No. 523.
Mr. Cushing to Mr. Fish.

No. 245.]

Sir: Among the extreme measures of the revolutionary period which followed the dethronement of Queen Isabel, were several which seem to be inspired by mere hatred of religion rather than any intelligent idea of sound public policy.

One of these measures was the prohibition of canonical marriages, or at least the deprivation of all such marriages of any effect on the civil status; in other words, bastardizing of the issue of any such marriage.

This law was utterly repugnant to the conscientious convictions of a great majority of Spaniards.

We can imagine its influence in this respect in supposing an attempt by law in the United States thus to exclude marriages from the scope of religious sanction. Such an attempt, it is true, was made in one of the American colonies at an early period in our history, but soon yielded place to more tolerant and elevated sentiments of public policy.

The revolutionary law in question was not only repulsive to the public conscience, but was the source of constant embarrassment in all questions of civil status and descent, and in many questions of administration, such as pensions, and more especially in enlistments or conscriptions for military service.

The law has been amended by recent decree since the accession of Don Alfonso, copy and translation of which are annexed.

I have, &c.,

[Page 1099]
[Inclosure in No. 245—Translation.]

Decree of January 22, 1875, providing for the inscription of the offspring of canonical marriage in the civil registry.

[From the “Gaceta de Madrid” January 23, 1875.]

Ministry of Grace and Justice.


The royal order, of February 11, 1872, which directed the inscription in the civil registry, as natural children, of all those born in canonical wedlock, although in apparent conformity with the spirit of modern laws, has deeply wounded the dignity of the Catholic marriage institution, causing continual perturbations in the family and in society.

The government cannot remain indifferent to these, and although it occupies itself preferently in the reform of the law of civil marriage which is shortly to be made public, yet, giving heed to the incessant clamor of public opinion, which grows more emphatic day by day, it can do no less than anticipate a resolution which may harmonize the legal status of the children born in Christian wedlock with that which public conscience indisputably recognizes as theirs.

If, in order to respond to the necessities of the reparatory policy initiated by the government, the rights of the church are to be reconciled with those of the state, it is indispensable to recognize in the Catholic marriage-rite all the effects which were attributed thereto by our national laws, our immemorial customs, and the never-abandoned religious faith of Spaniards.

With this object, and to repair in an equitable manner the offensive condition which the existing law to-day imputes to children born of such marriages when their parents do not comply with the recent formalities of the civil registry, it is indispensable to establish simple, short, and expeditious steps whereby these children may regain a legitimacy which is to-day denied to them by the law, although Spanish society has never ceased to recognize it.

Founded, therefore, on these considerations, the King, and in his name the regency-ministry, has accorded the following:

  • Article 1. Children born of exclusively canonical marriage, whose inscription in the civil registry may be competently solicited, shall be inscribed as legitimate children, provided that the marriage of their parents be legally shown.
  • Art. 2. In order to effect the inscription to which the preceding article refers, the declaration will, however, suffice of any one of the persons mentioned in the fortyseventh article of the law of civil registry; but said inscription shall have a provisional character until the interested parties present the marriage-certificate of the parents.

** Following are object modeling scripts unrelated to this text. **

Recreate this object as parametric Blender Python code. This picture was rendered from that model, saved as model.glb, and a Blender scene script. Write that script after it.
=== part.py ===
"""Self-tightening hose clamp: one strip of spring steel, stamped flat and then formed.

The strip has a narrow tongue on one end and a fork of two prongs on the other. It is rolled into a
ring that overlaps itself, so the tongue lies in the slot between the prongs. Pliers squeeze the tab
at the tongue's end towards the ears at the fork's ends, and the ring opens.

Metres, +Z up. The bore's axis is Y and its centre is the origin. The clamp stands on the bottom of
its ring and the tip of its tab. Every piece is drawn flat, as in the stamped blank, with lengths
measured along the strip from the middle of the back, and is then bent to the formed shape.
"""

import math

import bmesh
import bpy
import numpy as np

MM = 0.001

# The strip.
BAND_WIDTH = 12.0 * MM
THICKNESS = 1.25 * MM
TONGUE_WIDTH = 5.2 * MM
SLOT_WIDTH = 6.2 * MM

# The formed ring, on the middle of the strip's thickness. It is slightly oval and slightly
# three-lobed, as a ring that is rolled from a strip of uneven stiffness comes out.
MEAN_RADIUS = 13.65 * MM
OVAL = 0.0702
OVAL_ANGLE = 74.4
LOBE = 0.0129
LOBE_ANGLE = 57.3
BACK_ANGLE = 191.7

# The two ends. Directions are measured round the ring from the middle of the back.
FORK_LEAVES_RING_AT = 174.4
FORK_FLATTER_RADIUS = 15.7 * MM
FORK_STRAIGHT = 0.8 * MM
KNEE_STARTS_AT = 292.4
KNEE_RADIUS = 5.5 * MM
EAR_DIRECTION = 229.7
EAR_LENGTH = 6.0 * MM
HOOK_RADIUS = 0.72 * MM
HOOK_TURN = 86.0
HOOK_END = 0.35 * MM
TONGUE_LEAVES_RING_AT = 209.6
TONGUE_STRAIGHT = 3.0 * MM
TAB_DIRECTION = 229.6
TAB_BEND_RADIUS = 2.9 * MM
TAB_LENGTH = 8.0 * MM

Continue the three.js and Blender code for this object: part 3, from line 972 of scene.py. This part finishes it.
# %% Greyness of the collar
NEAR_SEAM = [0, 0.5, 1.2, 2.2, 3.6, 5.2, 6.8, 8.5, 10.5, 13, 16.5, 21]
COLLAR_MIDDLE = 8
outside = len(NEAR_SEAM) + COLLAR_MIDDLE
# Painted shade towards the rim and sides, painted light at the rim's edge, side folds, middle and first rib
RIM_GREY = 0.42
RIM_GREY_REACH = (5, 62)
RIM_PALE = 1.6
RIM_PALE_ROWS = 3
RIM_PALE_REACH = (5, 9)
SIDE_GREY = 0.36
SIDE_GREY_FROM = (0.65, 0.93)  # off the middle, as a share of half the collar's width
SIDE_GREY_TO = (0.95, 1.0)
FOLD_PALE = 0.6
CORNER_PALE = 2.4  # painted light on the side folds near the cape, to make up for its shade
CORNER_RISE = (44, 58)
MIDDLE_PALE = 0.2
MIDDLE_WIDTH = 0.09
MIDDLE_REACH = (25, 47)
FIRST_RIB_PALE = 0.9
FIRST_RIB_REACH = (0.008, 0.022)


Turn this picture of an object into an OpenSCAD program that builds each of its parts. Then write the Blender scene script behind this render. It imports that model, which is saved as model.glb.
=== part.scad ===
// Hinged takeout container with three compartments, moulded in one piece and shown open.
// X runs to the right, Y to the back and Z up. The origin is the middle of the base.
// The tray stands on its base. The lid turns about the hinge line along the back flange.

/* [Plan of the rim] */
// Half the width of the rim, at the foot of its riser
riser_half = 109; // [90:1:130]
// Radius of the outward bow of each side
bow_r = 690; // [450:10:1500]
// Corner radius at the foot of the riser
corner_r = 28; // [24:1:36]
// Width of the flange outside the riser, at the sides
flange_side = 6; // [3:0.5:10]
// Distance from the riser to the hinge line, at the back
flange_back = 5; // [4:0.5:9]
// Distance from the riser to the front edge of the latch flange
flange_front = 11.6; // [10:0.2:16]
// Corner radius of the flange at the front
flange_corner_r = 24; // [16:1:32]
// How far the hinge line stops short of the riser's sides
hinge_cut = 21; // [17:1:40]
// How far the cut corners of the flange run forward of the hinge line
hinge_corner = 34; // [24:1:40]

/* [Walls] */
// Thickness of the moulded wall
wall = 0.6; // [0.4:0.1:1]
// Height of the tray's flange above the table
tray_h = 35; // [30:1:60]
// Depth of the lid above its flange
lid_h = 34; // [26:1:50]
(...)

This document shall be noted and recorded in the manner which may be determined by the regulations.
  • Art. 3. The children of exclusively canonical marriage inscribed until now as natural children, shall be inscribed forthwith at the instance of the parties as legitimate, rectifying for this purpose the entries thereof which may have been recorded.
  • This rectification may be solicited within the term of one year, by the parents and other persons specified in the forty-seventh article of the law above mentioned, by means of the baptismal certificate of the child registered as natural.
  • A special instruction will determine the form in which this document shall be noted and recorded, and in which the inscriptions in question shall be rectified whenever the interested parties shall have allowed to pass the time fixed for so doing.
  • Art. 4. Children born of canonical marriages subsequent to the date on which the existing law took effect, who shall not have been inscribed in the registry, shall be inscribed as legitimate in the form prescribed by the foregoing articles, their parents or guardians, who shall apply for their inscription within the term fixed in the preceding article, remaining free from all pecuniary responsibility.
  • Art. 5. The children to whom the preceding articles refer do not need to be presented for registry when the person designated by the law to make such presentation shall exhibit the corresponding certificate of baptism.
  • Art. 6. Shall be considered for all civil effects as legitimate children from the day of their birth, those born of exclusively canonical marriage, who, in virtue of the provisions of this decree, shall obtain their inscription in the civil register as being legitimated.
  • Art. 7. All enactments contrary to the provisions of this decree are here repealed.